New Year, New Possibilities, New Future

“Most men pursue pleasure with such breathless haste they hurry past it.”
Søren Aabye Kierkegaard.

I admit it. My life has been a blur. From thirteen years of age, when I entered the seminary until now, it all seemed too fast, one step in front of another at an excessive speed. Afraid that I would miss something but instead missing so much. Worrying about how I would get to tomorrow and that tomorrow was more important than today. The deafening roar of thinking and overcomplicating a task, an emotion, the moment of experience instead of just being… in the moment of being. In between trying to smother feeling anything at all, I found the act of being a challenge. Crushing me as I tried to glide through life as an unaccompanied minor first, then as a lost adult who was making it all up as I went along. I got good at it. Faking it, that is. At least in the beginning. With time, the experiences of failures and successes helped me along. The next time, I found myself in a crisis where I had no idea what the fuck I was doing. Faking it until I figured it out was my motto. And damn, I got good at it.
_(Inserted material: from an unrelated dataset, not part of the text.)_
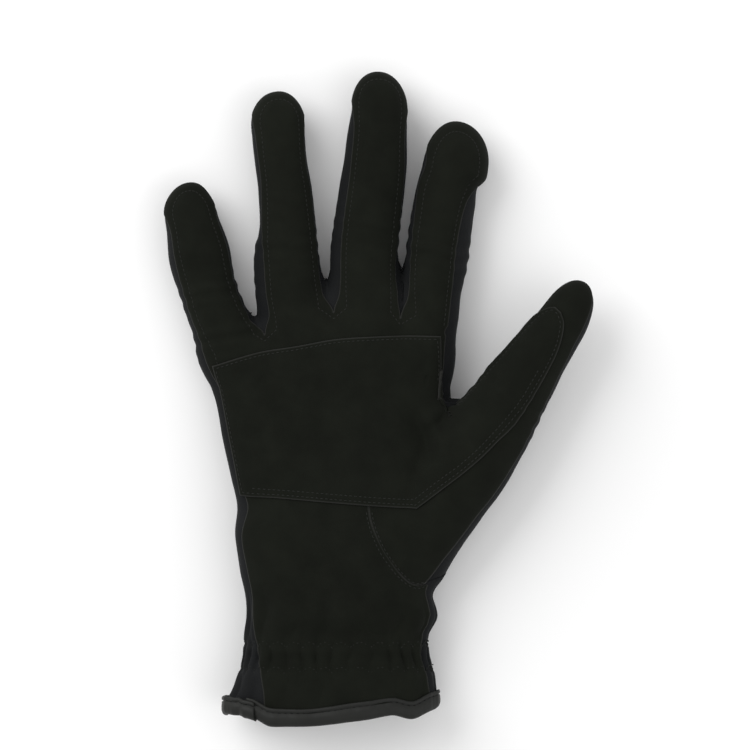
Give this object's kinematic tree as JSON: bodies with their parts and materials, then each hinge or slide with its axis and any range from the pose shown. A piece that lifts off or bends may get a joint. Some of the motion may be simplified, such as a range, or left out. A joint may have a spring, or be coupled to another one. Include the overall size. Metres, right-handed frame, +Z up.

I fooled a lot of people (or at least I thought I did) and myself.

Scattered beans Like so many memories Randomly effortlessly Spilled from my mind Waiting to be picked up And read interpreted Understood and then I will know What it all meant About how I got here Shipped here on a plane at 35000 feet From East Coast to West Coast Gliding over cities and towns and Cotton fields and rivers and monuments To our vanity- and traffic-crowded freeways and people Millions of them looking down at their paths So they don’t fall tripping over the cracks in their lives Hanging on to whatever small dreams they have Because what else can they do But not look up at the silver cylinder streaking above them And see wishful dreams pass over them On my way to an unknown future.
Holy shit. What happened to 2022? And 2000. And 1984. And 1960. And 1948. You really can lose track of time if you’re not paying attention.

Life is a cat crawl
Life is a dog walk
Life is a fox trot
Life is a monkey march.
Everyday Serenity by David Kundtz [Pages 8-9]

I must forgive myself so that I can move on. Some people- maybe most people- are not going to forgive me, but that’s okay; I know I’m different. I strive for better than I am. To dig a hole full of guilt is a waste of time and stunts growth.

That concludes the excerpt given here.